**What you should do**
Only the lines from the line with "What bpy script" through the line with "strap and link." should be copied, exactly as they appear, with both ends kept.

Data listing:
Start

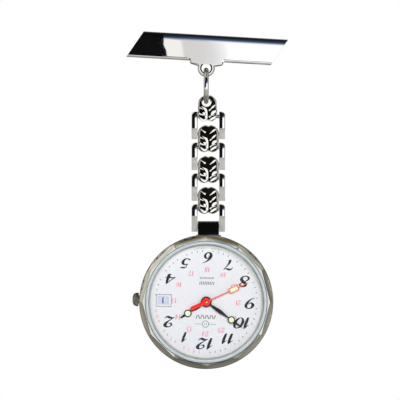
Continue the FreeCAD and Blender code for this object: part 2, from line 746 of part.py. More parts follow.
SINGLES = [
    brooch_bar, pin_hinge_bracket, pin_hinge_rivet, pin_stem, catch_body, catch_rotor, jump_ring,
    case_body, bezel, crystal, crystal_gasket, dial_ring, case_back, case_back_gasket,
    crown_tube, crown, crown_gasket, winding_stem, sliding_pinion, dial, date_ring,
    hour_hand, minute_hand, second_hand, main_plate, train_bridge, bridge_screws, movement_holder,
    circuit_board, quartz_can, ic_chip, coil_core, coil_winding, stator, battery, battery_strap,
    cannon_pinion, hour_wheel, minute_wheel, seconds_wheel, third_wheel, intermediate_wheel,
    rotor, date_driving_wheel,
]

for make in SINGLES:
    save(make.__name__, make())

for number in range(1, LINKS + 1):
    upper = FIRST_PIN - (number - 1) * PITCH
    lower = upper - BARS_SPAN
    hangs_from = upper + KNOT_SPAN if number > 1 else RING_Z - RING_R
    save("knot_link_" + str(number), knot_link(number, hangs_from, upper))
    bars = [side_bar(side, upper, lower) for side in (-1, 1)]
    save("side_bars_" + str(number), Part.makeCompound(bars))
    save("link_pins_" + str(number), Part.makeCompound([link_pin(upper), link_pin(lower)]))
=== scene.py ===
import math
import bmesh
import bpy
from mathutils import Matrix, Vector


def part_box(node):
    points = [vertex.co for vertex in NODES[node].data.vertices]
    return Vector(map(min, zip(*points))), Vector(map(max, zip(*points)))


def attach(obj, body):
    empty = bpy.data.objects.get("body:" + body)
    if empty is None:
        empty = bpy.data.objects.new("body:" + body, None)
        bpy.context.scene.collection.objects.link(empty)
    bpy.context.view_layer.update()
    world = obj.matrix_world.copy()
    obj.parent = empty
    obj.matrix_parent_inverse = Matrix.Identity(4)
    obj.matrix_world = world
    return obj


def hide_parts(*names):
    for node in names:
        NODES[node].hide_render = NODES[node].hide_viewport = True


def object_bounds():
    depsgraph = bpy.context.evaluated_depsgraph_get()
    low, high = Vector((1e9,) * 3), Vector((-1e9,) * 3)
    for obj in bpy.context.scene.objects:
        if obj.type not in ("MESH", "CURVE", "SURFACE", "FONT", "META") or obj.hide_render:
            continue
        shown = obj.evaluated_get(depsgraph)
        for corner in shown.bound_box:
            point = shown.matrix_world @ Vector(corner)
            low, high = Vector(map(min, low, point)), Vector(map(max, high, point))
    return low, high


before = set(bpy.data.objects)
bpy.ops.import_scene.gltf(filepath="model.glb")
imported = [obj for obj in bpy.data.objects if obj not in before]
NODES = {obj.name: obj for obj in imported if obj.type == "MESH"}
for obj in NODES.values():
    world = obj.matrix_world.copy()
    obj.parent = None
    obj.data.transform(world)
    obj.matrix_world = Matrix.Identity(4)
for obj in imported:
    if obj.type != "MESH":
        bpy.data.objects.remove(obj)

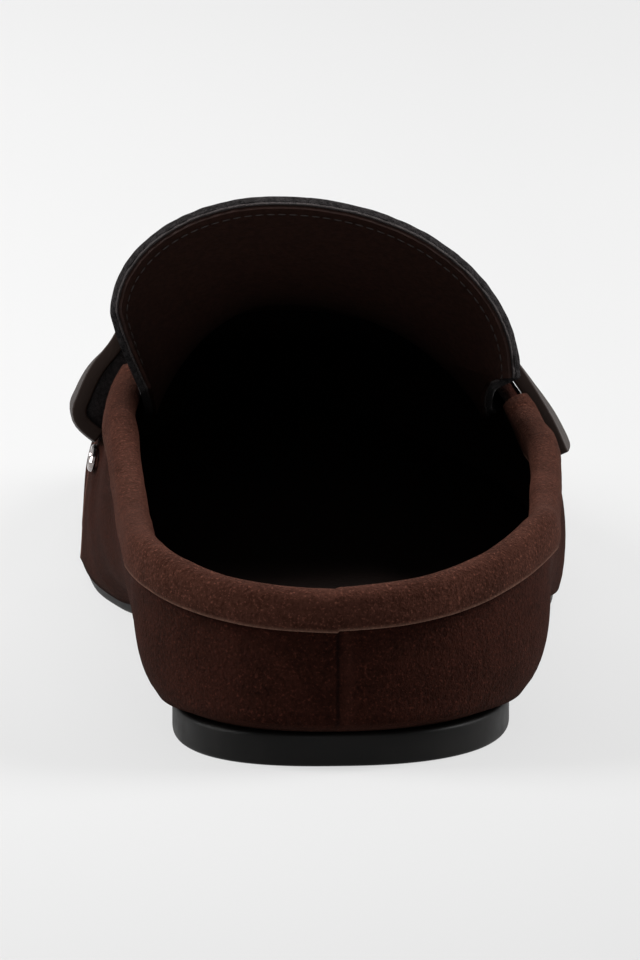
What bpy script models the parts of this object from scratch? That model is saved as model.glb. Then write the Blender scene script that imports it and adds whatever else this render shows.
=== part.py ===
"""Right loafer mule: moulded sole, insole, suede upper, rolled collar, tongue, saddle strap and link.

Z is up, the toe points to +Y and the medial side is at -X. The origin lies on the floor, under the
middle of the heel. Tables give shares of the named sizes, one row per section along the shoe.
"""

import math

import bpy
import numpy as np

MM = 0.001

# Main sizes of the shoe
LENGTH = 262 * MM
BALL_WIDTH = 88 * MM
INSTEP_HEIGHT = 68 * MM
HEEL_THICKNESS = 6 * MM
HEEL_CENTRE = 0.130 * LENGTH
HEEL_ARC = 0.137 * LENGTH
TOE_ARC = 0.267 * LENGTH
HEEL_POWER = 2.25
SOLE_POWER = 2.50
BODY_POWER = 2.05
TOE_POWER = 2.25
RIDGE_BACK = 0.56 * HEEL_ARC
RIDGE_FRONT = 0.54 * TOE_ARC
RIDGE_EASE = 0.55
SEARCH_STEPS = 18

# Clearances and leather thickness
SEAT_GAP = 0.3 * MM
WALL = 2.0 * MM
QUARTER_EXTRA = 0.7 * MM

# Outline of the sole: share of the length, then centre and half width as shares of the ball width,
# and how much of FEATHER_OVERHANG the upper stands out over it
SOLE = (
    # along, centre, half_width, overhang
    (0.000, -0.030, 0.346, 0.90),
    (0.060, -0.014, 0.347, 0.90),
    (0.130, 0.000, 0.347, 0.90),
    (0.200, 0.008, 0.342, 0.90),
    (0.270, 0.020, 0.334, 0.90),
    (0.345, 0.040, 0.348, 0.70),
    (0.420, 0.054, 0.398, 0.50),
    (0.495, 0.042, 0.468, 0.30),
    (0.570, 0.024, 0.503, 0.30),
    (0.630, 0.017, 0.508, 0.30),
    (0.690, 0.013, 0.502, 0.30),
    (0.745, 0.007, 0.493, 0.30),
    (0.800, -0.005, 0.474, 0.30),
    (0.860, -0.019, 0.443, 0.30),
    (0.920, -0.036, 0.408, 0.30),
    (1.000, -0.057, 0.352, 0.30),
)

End

**Task output**
What bpy script models the parts of this object from scratch? That model is saved as model.glb. Then write the Blender scene script that imports it and adds whatever else this render shows.
=== part.py ===
"""Right loafer mule: moulded sole, insole, suede upper, rolled collar, tongue, saddle strap and link.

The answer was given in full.